In combination, the rulings in Stolt-Nielsen and Concepcion could conceivably permit employers/plan sponsors to avoid defending class action ERISA claims in federal court by conditioning employment on arbitration agreements, and avoiding classwide arbitration by either making no allowance for such claims in the arbitration agreement or, alternatively, specifically providing that the arbitrations will be limited to individual claims.
The recent case law applying the Supreme Court rulings in employment claims suggests that some courts may look to find means to distinguish ERISA claims and thereby preclude the use of arbitration clauses in this manner. There are arguments for distinguishing these anti-arbitration rulings in the ERISA contexts, however. For instance, to the extent some courts have determined that the FLSA confers a substantive right to proceed as a collective action, that reasoning would not appear to apply under ERISA. Similarly, to the extent the one court's reasoning was based on its belief that plaintiffs are required to pursue Title VII "pattern and practice" claims as class actions, that reasoning also would not appear to apply under ERISA since there is no requirement to pursue any type of ERISA claim, including a claim for breach of fiduciary duty seeking planwide recovery, as a class claim.
Given the current state of the law, there appears to be enough of a possibility to prevail on enforcing class waivers in arbitration agreements that plan sponsors and fiduciaries should include them in their arbitration agreements and plan documents if perceived to be an advantage.

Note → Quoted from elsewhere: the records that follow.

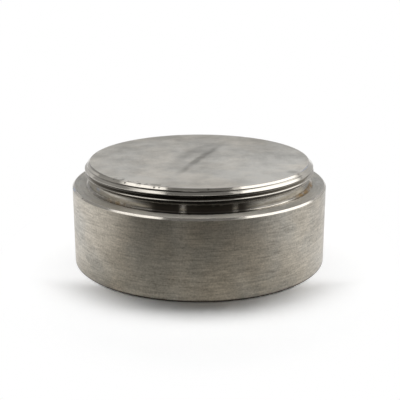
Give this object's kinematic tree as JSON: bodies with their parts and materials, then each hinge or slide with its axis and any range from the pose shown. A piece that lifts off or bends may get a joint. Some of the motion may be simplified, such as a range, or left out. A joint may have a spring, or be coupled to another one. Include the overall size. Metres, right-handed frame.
{
  "type": "evaporation target",
  "caption": "Turned metal disc with a flat face to be evaporated, a seating shoulder and a short externally threaded boss.",
  "frame": {"origin": "centre of the large flat face, on which the target stands", "axes": "+Z along the lathe axis, from the large face towards the threaded boss; -Y faces the viewer of the picture"},
  "size_m": [0.1, 0.1, 0.04],
  "materials": {
    "turned_titanium": "fine turned titanium, satin, with bright chamfers"
  },
  "bodies": {
    "root": {"target": "turned_titanium"}
  },
  "joints": []
}
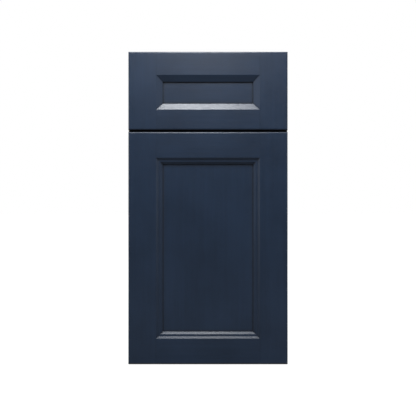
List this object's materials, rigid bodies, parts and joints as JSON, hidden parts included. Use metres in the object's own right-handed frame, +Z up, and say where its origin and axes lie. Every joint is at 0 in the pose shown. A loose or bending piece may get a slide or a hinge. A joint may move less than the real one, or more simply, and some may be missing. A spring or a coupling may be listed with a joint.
{
  "type": "bathroom vanity cabinet",
  "caption": "Wall-hung bathroom vanity cabinet, navy, one recessed-panel drawer over one recessed-panel door, with shelf, concealed hinges and ball-bearing slides.",
  "frame": {"origin": "bottom centre of the whole cabinet's box, on the carcass's underside", "axes": "+X to the right as seen facing the fronts, +Y from the fronts towards the wall, +Z up"},
  "size_m": [0.381, 0.533, 0.744],
  "materials": {
    "navy_paint": "satin navy paint over a fine open grain, edges eased",
    "birch": "clear-lacquered birch, pale banded edges",
    "plated_steel": "nickel-plated pressed steel, satin",
    "zinc": "zinc-plated steel and die-cast zinc, dull",
    "black_nylon": "moulded black nylon",
    "clear_bumper": "clear soft polyurethane"
  },
  "bodies": {
    "root": {"side_left": "navy_paint", "side_right": "navy_paint", "bottom_panel": "birch", "back_panel": "birch", "top_stretcher_front": "birch", "top_stretcher_back": "birch", "mid_rail": "birch", "hanging_rail_top": "birch", "hanging_rail_bottom": "birch", "shelf": "birch", "shelf_pins": "plated_steel", "cam_locks": "zinc", "cam_bolts": "zinc", "dowels": "birch", "hinge_plate_top": "plated_steel", "hinge_plate_bottom": "plated_steel", "hinge_arm_top": "plated_steel", "hinge_arm_bottom": "plated_steel", "hinge_arm_pins": "plated_steel", "hinge_screws": "plated_steel", "slide_outer_left": "zinc", "slide_outer_right": "zinc", "slide_screws_cabinet": "plated_steel"},
    "hinge_links": {"hinge_link_top": "plated_steel", "hinge_link_bottom": "plated_steel"},
    "door": {"door_stile_hinge": "navy_paint", "door_stile_free": "navy_paint", "door_rail_top": "navy_paint", "door_rail_bottom": "navy_paint", "door_panel": "navy_paint", "hinge_cup_top": "plated_steel", "hinge_cup_bottom": "plated_steel", "hinge_cup_pins": "plated_steel", "hinge_cup_screws": "plated_steel", "door_bumpers": "clear_bumper"},
    "drawer": {"drawer_stile_left": "navy_paint", "drawer_stile_right": "navy_paint", "drawer_rail_top": "navy_paint", "drawer_rail_bottom": "navy_paint", "drawer_panel": "navy_paint", "drawer_box_left": "birch", "drawer_box_right": "birch", "drawer_box_front": "birch", "drawer_box_back": "birch", "drawer_box_bottom": "birch", "drawer_front_screws": "plated_steel", "drawer_bumpers": "clear_bumper", "slide_inner_left": "zinc", "slide_inner_right": "zinc", "slide_levers": "black_nylon", "slide_screws_drawer": "plated_steel"},
    "slide_middles": {"slide_middle_left": "zinc", "slide_middle_right": "zinc"},
    "outer_ball_cages": {"ball_cage_outer_left": "plated_steel", "ball_cage_outer_right": "plated_steel"},
    "inner_ball_cages": {"ball_cage_inner_left": "plated_steel", "ball_cage_inner_right": "plated_steel"}
  },
  "joints": [
    {"name": "door_swing", "type": "hinge", "parent": "hinge_links", "child": "door", "pos_m": [-0.1785, -0.254, 0.27775], "axis": [0, 0, -1], "range_deg": [0, 137]},
    {"name": "hinge_link_swing", "type": "hinge", "parent": "root", "child": "hinge_links", "pos_m": [-0.155, -0.2445, 0.27775], "axis": [0, 0, 1], "range_deg": [0, 27]},
    {"name": "drawer_slide", "type": "slide", "parent": "root", "child": "drawer", "axis": [0, -1, 0], "range_m": [0, 0.35]},
    {"name": "slide_middle_travel", "type": "slide", "parent": "root", "child": "slide_middles", "axis": [0, -1, 0], "range_m": [0, 0.175]},
    {"name": "outer_cage_travel", "type": "slide", "parent": "root", "child": "outer_ball_cages", "axis": [0, -1, 0], "range_m": [0, 0.0875]},
    {"name": "inner_cage_travel", "type": "slide", "parent": "root", "child": "inner_ball_cages", "axis": [0, -1, 0], "range_m": [0, 0.2625]}
  ],
  "couplings": [
    {"joint": "hinge_link_swing", "follows": "door_swing", "ratio": 0.19708},
    {"joint": "slide_middle_travel", "follows": "drawer_slide", "ratio": 0.5},
    {"joint": "outer_cage_travel", "follows": "drawer_slide", "ratio": 0.25},
    {"joint": "inner_cage_travel", "follows": "drawer_slide", "ratio": 0.75}
  ]
}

Even if enforced, however, their impact remains unclear in light of the fact that, as mentioned, a single participant may commence a lawsuit in a representative capacity under ERISA, without resorting to the class action devices available under the Federal Rules of Civil Procedure.
If plan sponsors and fiduciaries decide to require class action waivers, arbitration agreements should expressly state that claims in arbitration are limited to individual claims. These polices should appear in the plan document and summary plan description and should be made clearly known to all participants and beneficiaries.